Макаров : А вы написали об этом художественную вещь, но она очень убедительна в этом смысле, понимаете? И вот это явление Крокодила, вот этой бездны, действительно, это сильное место. Расскажу тем, кто заинтересуется, что это как бы не нынешний постмодернистский прием, тогда этого еще не было. Это, скорее, действительно гоголевский, кафкианский прием, когда в абсолютно реалистической картине московского бытия, пьянство московских интеллигентов, вдруг возникает Нечто. Когда одному человеку что-то является. Является ему чудовище, которое другие чудовищем не понимают. Вот Крокодил. Достоевский приходит на ум потому, что, помните, у него рассказ есть знаменитый. Так ну вот это вот разложение, в частности, и лучшей части общества, наших ровесников, мы это все пережили и помним, в интеллигентской среде это было необычайно распространено – и в научной, и в художественной. Это было ужасно, на самом деле, если так вдуматься. И я говорю, что это можно было изложить ведь в понятийном ключе. Но художественный оказался необычайно убедителен и неопровержим даже, я бы сказал. Может быть, поэтому тех философов, у которых есть какая-то художественная жилка, вот иногда тянет изъясниться беллетристически.
Кантор : Ну, наверное.
Макаров : Литературно.
Кантор : Понимаете, у меня было ощущение, что если я сейчас не напишу, то это все уйдет. А вот ощущение открывшейся бездны, вот она открылась, и оттуда нечто явилось, тоже было, и бездна действительно открывалась. Я говорю, я написал его фантастически быстро, за три недели, больше я так ничего не писал с такой скоростью. Я никуда не гнал, не торопил. Перо торопилось, перо не поспевало. Вы правы, конечно, никакого постмодернизма тогда и в помине не было.
Макаров : Конечно.
Кантор : Скорее, это было, если говорить о художественном приеме, о котором я думал, вот о приеме я думал. Это, как я понимаю, вы прочитали его, это в значительной степени строится на городском фольклоре. Мне очень хотелось, и, в общем, мои знакомые тогдашние, писатели, сказали: «Ух ты, какой интересный прием! Ты строишь все на городском фольклоре. Мы не думали, что это работает!» Все думали, фольклор только деревенский. А мне захотелось ввести городской фольклор, и выясняется, что он и интересен, и страшен. В чем-то страшнее, чем деревенский. Хотя деревенский тоже бывает разный. Вот мертвяки и вурдалаки, конечно, они тоже не подарок, жутковато. Но вот городской, он оказался очень жестоким. Жестоким метафизически, философски жестоким. Все-таки в городской среде, как ни крути, люди больше соприкасаются с какими-то понятиями, рассуждениями. Иной раз, вы тоже, наверное, замечали, идешь по улице, перед тобой какая-то абсолютно опустившаяся морда. И вдруг он начинает говорить таким языком! Господи, а он говорит: «Я мыслю – следовательно, я существую». Думаешь: «Блин, откуда же? Что случилось? Декарта, что ли, читает? Да вряд ли!» Но где-то слышал. Но у него на языке это завязло. Причем по поводу Декарта я не случайно вспомнил, я эту фразу как-то произнес, будучи в больнице. В смысле, слова Декарта. И мне кто-то из больных, простонародный вполне человек, симпатичный, говорит: «А ты что, читал такой детектив?» Я говорю: «Нет» – «Ну там герой все время эту фразу повторяет». Вот таким образом образование, не образование, а как это назвать, слова приходят, а потом они обрастают какими-то фантасмагориями, сюжетами, появляется городской фольклор, где Декарт – одним из персонажей этого фольклора может оказаться.

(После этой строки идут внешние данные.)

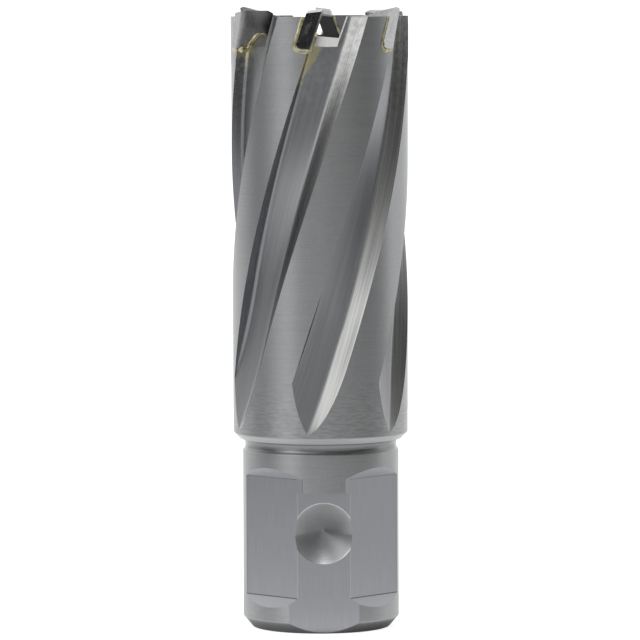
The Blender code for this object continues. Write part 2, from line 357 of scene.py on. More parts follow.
def turnedSteel():
    # Fine rings round the axis, as a lathe and a grinder leave them, wavier at the body's foot.
    # The neck groove and the end chamfer are smoother. Painted shade darkens the neck groove, a thin
    # band under the shoulder and the bore, and a painted highlight brightens the shoulder's chamfer.
    look = turnedLook
    material, tree, shader = newMaterial("turnedSteel", look["light"], 0.36)
    around, radius, height = cylinderCoordinates(tree)
    rings = lines(around, 0.12, height, look["rings"])
    chatter = minus(lines(around, 0.8, height, 4.0, detail=1.0), 0.5)
    waves = product(chatter, band(height, *look["chatterBand"]), look["chatter"])
    grain = product(minus(grainNoise(tree, 5000.0), 0.5), look["grain"])
    texture = plus(rings, waves, grain)
    neck = band(height, *look["neckBand"])
    smooth = mathNode("MAXIMUM", neck, remap(height, *look["chamferTop"], 1, 0))
    rough = remap(rings, 0.3, 0.7, *look["rough"])
    rough = minus(rough, product(smooth, look["smoother"]))
    tree.links.new(rough, shader.inputs["Roughness"])
    steel = colouredOver(shader, look["dark"], look["light"], remap(texture, 0.25, 0.75))
    # Painted shade in the neck groove and in a thin line under the shoulder, a painted highlight on the
    # shoulder's chamfer and painted shade down the bore.
    for colour, amount in (
        ("neck", neck),
        ("neck", band(height, *look["shadowUnderShoulderBand"])),
        ("shoulder", band(height, *look["shoulderHighlightBand"])),
        ("bore", remap(radius, *look["boreRadius"], 1, 0)),
    ):
        steel = colouredOver(shader, steel, look[colour], amount)
    bumpFrom(shader, texture, 0.25)
    tangent = addNode(tree, "ShaderNodeTangent", direction_type="RADIAL", axis="Z")
    brushed(shader, look["brushing"], tangent.outputs[0])
    return material


milledLook = {
    "twist": 0.31, "fine": 9.0, "broad": 1.7, "fineShare": 0.6,
    # Stains from brazing, from one height to another, and how strong they get.
    "stainHeights": (60, 71), "stain": 0.7, "stainScale": 1300.0,
}


def milledSteel(roughness, dark, light, spread=0.15):
    # Streaks that follow the helix down the flutes, fine ones over broad ones.
    look = milledLook
    material, tree, shader = newMaterial("milledSteel", light, roughness)
    around, _, height = cylinderCoordinates(tree, look["twist"])
    fine = product(lines(around, look["fine"], height, 0.07), look["fineShare"])
    broad = product(lines(around, look["broad"], height, 0.03), 1 - look["fineShare"])
    noise = minus(grainNoise(tree, look["stainScale"], 5.0), 0.5)
    stain = product(remap(height, *look["stainHeights"], 0, look["stain"]), noise)
    streaks = plus(fine, broad, stain)
    steel = colouredOver(shader, dark, light, remap(streaks, 0.5 - spread, 0.5 + spread))
    smeared(tree, shader, steel, around, height)
    rough = remap(streaks, 0.35, 0.65, roughness - 0.04, roughness + 0.05)
    tree.links.new(rough, shader.inputs["Roughness"])
    bumpFrom(shader, streaks, 0.35)
    return material


def flatSteel(dark, light, edges=False):
    # Milled faces, with faint lines along the axis.
    material, tree, shader = newMaterial("flatSteel", light, 0.34)
    around, radius, height = cylinderCoordinates(tree)
    streaks = lines(around, 6.0, height, 0.25)
    steel = colouredOver(shader, dark, light, remap(streaks, 0.3, 0.7))
    bumpFrom(shader, streaks, 0.15)
    if edges:
        edgedFlats(tree, shader, steel, radius, height)
    return material


flatEdges = {
    # In millimetres: how far out the centre flat meets the side flats, the heights where the side
    # flats end in ramps and where the centre flat ends, and the round.
    "meeting": 3.2, "rampFoot": 4.3, "rampTop": 18.8, "centreTop": 17.1, "round": 9.52,
    # dark is painted shade along the edges, light a painted highlight where two flats meet.
    "width": 0.065, "footWidth": 0.0845, "dark": (0.14, 0.14, 0.145), "light": (0.62, 0.62, 0.62),
    "topStrength": 0.5, "roundStrength": 0.45, "highlightStrength": 0.4,
}


def edgedFlats(tree, shader, steel, radius, height):
    # Thin lines along the edges of the flats: painted shade towards the round and the ramps, a painted
    # highlight where two flats meet.
    # A line is full up to 0.4 of its width from the edge and 0 past its width.
    look = flatEdges
    side = product(mathNode("ABSOLUTE", splitPlace(tree)[0]), 1000.0)

    def line(value, edge, width=look["width"]):
        return band(value, edge - width, edge - width * 0.4, edge + width * 0.4, edge + width)

    outer = remap(side, look["meeting"] - 0.05, look["meeting"] + 0.05)
    foot, top = look["rampFoot"], look["rampTop"]
    between = band(height, foot - 0.1, foot, top, top + 0.1)
    ends = mathNode("MAXIMUM", line(height, foot, look["footWidth"]),
                    product(line(height, top), look["topStrength"]))
    rim = product(line(radius, look["round"]), look["roundStrength"], between)
    dark = mathNode("MAXIMUM", product(ends, outer), rim)
    below = remap(height, look["centreTop"] - 0.05, look["centreTop"], look["highlightStrength"], 0)
    light = product(line(side, look["meeting"]), between, below)
    steel = colouredOver(shader, steel, look["dark"], dark)
    colouredOver(shader, steel, look["light"], light)


boredLook = {
    "dark": (0.45, 0.455, 0.46), "light": (0.56, 0.565, 0.57),
    "height": 0.0122, "rings": 6.0, "roughness": 0.25, "brushing": 0.85,
}


def boredSteel():
    # The dimple's cone, with rings round its own axis: r = sqrt(x^2 + (z - height)^2).
    look = boredLook
    material, tree, shader = newMaterial("boredSteel", turnedLook["light"], look["roughness"])
    x, y, z = splitPlace(tree)
    up = minus(z, look["height"])
    squares = plus(mathNode("POWER", x, 2.0), mathNode("POWER", up, 2.0))
    reach = product(mathNode("SQRT", squares), 1000.0)
    rings = lines(reach, look["rings"], y, 20.0)
    colouredOver(shader, look["dark"], look["light"], remap(rings, 0.3, 0.7))
    bumpFrom(shader, rings, 0.3)
    # The grooves run along (height - z, 0, x).
    tangent = addNode(tree, "ShaderNodeCombineXYZ")
    tree.links.new(product(up, -1.0), tangent.inputs[0])
    tree.links.new(x, tangent.inputs[2])
    brushed(shader, look["brushing"], unitVector(tangent.outputs[0]))
    return material


carbideShades = {
    "dark": (0.33, 0.33, 0.335), "light": (0.48, 0.48, 0.485), "inner": (0.14, 0.14, 0.145),
    "rough": (0.13, 0.22), "coarser": 0.16, "grain": 4500.0,
    # Radii in millimetres of the inner end faces, which get painted shade, and of the outer faces.
    "innerRadius": (6.95, 7.05), "outerRadius": (10.85, 10.93),
}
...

Макаров : Вот еще знаете о чем я думал, когда читал ваши книги, ведь никакая не власть, никакого идеологического начальства нет, но есть издательская власть, они требуют от писателя такой вот быстрой реакции на все происходящее почти как от журналиста. Когда-то это требовала власть, вот Юрий Карлович Олеша в тридцатых годах произнес или написал знаменитую фразу, которая навлекла на него некоторые даже упреки, он сказал: «Я-то считаю, что в эпоху быстрых темпов художник должен думать медленно».